▸ AIM OF THE EXERCISE: Output the data below in full, byte for byte. Nothing may differ.

* * *

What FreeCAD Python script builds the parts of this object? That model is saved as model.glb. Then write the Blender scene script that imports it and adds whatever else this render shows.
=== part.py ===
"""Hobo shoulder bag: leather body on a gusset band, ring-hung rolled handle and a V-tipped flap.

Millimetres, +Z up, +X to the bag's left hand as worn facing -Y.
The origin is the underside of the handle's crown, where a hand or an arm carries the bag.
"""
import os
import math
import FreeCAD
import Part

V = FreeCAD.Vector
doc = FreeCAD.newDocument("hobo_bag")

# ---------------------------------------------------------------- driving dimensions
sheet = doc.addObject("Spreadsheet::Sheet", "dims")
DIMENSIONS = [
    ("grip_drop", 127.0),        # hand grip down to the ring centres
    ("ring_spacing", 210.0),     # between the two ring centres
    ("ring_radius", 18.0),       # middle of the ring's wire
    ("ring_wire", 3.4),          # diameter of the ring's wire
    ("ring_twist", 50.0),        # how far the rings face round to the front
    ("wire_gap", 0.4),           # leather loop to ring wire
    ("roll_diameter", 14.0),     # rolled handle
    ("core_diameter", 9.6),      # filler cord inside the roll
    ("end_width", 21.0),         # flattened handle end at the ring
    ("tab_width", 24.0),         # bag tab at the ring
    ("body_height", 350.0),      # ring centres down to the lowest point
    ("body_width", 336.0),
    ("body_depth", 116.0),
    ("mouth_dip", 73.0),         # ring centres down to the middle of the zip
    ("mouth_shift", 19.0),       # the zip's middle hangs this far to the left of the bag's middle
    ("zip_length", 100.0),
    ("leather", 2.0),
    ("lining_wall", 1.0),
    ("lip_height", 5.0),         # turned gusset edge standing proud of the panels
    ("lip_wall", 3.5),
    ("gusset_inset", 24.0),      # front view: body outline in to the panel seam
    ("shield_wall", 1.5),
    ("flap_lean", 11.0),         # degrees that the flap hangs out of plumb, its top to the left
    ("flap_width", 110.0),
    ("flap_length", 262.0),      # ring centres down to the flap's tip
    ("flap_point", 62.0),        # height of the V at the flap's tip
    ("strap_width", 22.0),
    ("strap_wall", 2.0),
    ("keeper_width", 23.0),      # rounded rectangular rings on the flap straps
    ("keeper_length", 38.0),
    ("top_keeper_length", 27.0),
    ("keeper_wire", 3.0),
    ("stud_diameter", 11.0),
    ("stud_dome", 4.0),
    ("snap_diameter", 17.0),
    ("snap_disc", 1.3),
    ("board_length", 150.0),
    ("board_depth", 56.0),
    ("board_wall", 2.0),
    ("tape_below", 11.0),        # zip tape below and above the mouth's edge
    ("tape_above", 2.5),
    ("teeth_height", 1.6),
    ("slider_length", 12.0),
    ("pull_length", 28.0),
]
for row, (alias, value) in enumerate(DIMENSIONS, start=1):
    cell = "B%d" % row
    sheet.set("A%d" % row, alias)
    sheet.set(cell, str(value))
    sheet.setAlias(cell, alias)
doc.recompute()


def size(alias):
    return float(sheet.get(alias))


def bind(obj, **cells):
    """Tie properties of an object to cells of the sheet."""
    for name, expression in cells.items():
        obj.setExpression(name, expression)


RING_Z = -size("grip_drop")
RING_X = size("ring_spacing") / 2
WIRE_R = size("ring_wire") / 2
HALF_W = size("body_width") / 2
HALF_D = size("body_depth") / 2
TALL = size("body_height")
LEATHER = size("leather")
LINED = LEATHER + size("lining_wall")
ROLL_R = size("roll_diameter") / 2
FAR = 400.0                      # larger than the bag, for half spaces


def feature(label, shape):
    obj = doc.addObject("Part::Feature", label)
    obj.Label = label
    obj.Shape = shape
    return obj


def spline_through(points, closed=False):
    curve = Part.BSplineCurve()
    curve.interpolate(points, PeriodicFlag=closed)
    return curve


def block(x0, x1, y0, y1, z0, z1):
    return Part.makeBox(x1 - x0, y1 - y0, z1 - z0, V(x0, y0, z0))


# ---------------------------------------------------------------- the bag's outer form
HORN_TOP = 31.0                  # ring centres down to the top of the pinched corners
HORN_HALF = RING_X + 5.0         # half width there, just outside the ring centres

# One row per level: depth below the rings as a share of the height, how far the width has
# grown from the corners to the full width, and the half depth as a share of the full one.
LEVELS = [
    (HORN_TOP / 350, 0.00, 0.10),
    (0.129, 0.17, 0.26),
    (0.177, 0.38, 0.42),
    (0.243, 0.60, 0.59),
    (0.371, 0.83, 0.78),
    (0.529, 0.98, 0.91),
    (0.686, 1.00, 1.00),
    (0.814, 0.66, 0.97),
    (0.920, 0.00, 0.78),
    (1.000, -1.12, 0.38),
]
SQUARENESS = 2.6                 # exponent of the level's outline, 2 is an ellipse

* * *

▸ RESPONSE:
What FreeCAD Python script builds the parts of this object? That model is saved as model.glb. Then write the Blender scene script that imports it and adds whatever else this render shows.
=== part.py ===
"""Hobo shoulder bag: leather body on a gusset band, ring-hung rolled handle and a V-tipped flap.

Millimetres, +Z up, +X to the bag's left hand as worn facing -Y.
The origin is the underside of the handle's crown, where a hand or an arm carries the bag.
"""
import os
import math
import FreeCAD
import Part

V = FreeCAD.Vector
doc = FreeCAD.newDocument("hobo_bag")

# ---------------------------------------------------------------- driving dimensions
sheet = doc.addObject("Spreadsheet::Sheet", "dims")
DIMENSIONS = [
    ("grip_drop", 127.0),        # hand grip down to the ring centres
    ("ring_spacing", 210.0),     # between the two ring centres
    ("ring_radius", 18.0),       # middle of the ring's wire
    ("ring_wire", 3.4),          # diameter of the ring's wire
    ("ring_twist", 50.0),        # how far the rings face round to the front
    ("wire_gap", 0.4),           # leather loop to ring wire
    ("roll_diameter", 14.0),     # rolled handle
    ("core_diameter", 9.6),      # filler cord inside the roll
    ("end_width", 21.0),         # flattened handle end at the ring
    ("tab_width", 24.0),         # bag tab at the ring
    ("body_height", 350.0),      # ring centres down to the lowest point
    ("body_width", 336.0),
    ("body_depth", 116.0),
    ("mouth_dip", 73.0),         # ring centres down to the middle of the zip
    ("mouth_shift", 19.0),       # the zip's middle hangs this far to the left of the bag's middle
    ("zip_length", 100.0),
    ("leather", 2.0),
    ("lining_wall", 1.0),
    ("lip_height", 5.0),         # turned gusset edge standing proud of the panels
    ("lip_wall", 3.5),
    ("gusset_inset", 24.0),      # front view: body outline in to the panel seam
    ("shield_wall", 1.5),
    ("flap_lean", 11.0),         # degrees that the flap hangs out of plumb, its top to the left
    ("flap_width", 110.0),
    ("flap_length", 262.0),      # ring centres down to the flap's tip
    ("flap_point", 62.0),        # height of the V at the flap's tip
    ("strap_width", 22.0),
    ("strap_wall", 2.0),
    ("keeper_width", 23.0),      # rounded rectangular rings on the flap straps
    ("keeper_length", 38.0),
    ("top_keeper_length", 27.0),
    ("keeper_wire", 3.0),
    ("stud_diameter", 11.0),
    ("stud_dome", 4.0),
    ("snap_diameter", 17.0),
    ("snap_disc", 1.3),
    ("board_length", 150.0),
    ("board_depth", 56.0),
    ("board_wall", 2.0),
    ("tape_below", 11.0),        # zip tape below and above the mouth's edge
    ("tape_above", 2.5),
    ("teeth_height", 1.6),
    ("slider_length", 12.0),
    ("pull_length", 28.0),
]
for row, (alias, value) in enumerate(DIMENSIONS, start=1):
    cell = "B%d" % row
    sheet.set("A%d" % row, alias)
    sheet.set(cell, str(value))
    sheet.setAlias(cell, alias)
doc.recompute()


def size(alias):
    return float(sheet.get(alias))


def bind(obj, **cells):
    """Tie properties of an object to cells of the sheet."""
    for name, expression in cells.items():
        obj.setExpression(name, expression)


RING_Z = -size("grip_drop")
RING_X = size("ring_spacing") / 2
WIRE_R = size("ring_wire") / 2
HALF_W = size("body_width") / 2
HALF_D = size("body_depth") / 2
TALL = size("body_height")
LEATHER = size("leather")
LINED = LEATHER + size("lining_wall")
ROLL_R = size("roll_diameter") / 2
FAR = 400.0                      # larger than the bag, for half spaces


def feature(label, shape):
    obj = doc.addObject("Part::Feature", label)
    obj.Label = label
    obj.Shape = shape
    return obj


def spline_through(points, closed=False):
    curve = Part.BSplineCurve()
    curve.interpolate(points, PeriodicFlag=closed)
    return curve


def block(x0, x1, y0, y1, z0, z1):
    return Part.makeBox(x1 - x0, y1 - y0, z1 - z0, V(x0, y0, z0))


# ---------------------------------------------------------------- the bag's outer form
HORN_TOP = 31.0                  # ring centres down to the top of the pinched corners
HORN_HALF = RING_X + 5.0         # half width there, just outside the ring centres

# One row per level: depth below the rings as a share of the height, how far the width has
# grown from the corners to the full width, and the half depth as a share of the full one.
LEVELS = [
    (HORN_TOP / 350, 0.00, 0.10),
    (0.129, 0.17, 0.26),
    (0.177, 0.38, 0.42),
    (0.243, 0.60, 0.59),
    (0.371, 0.83, 0.78),
    (0.529, 0.98, 0.91),
    (0.686, 1.00, 1.00),
    (0.814, 0.66, 0.97),
    (0.920, 0.00, 0.78),
    (1.000, -1.12, 0.38),
]
SQUARENESS = 2.6                 # exponent of the level's outline, 2 is an ellipse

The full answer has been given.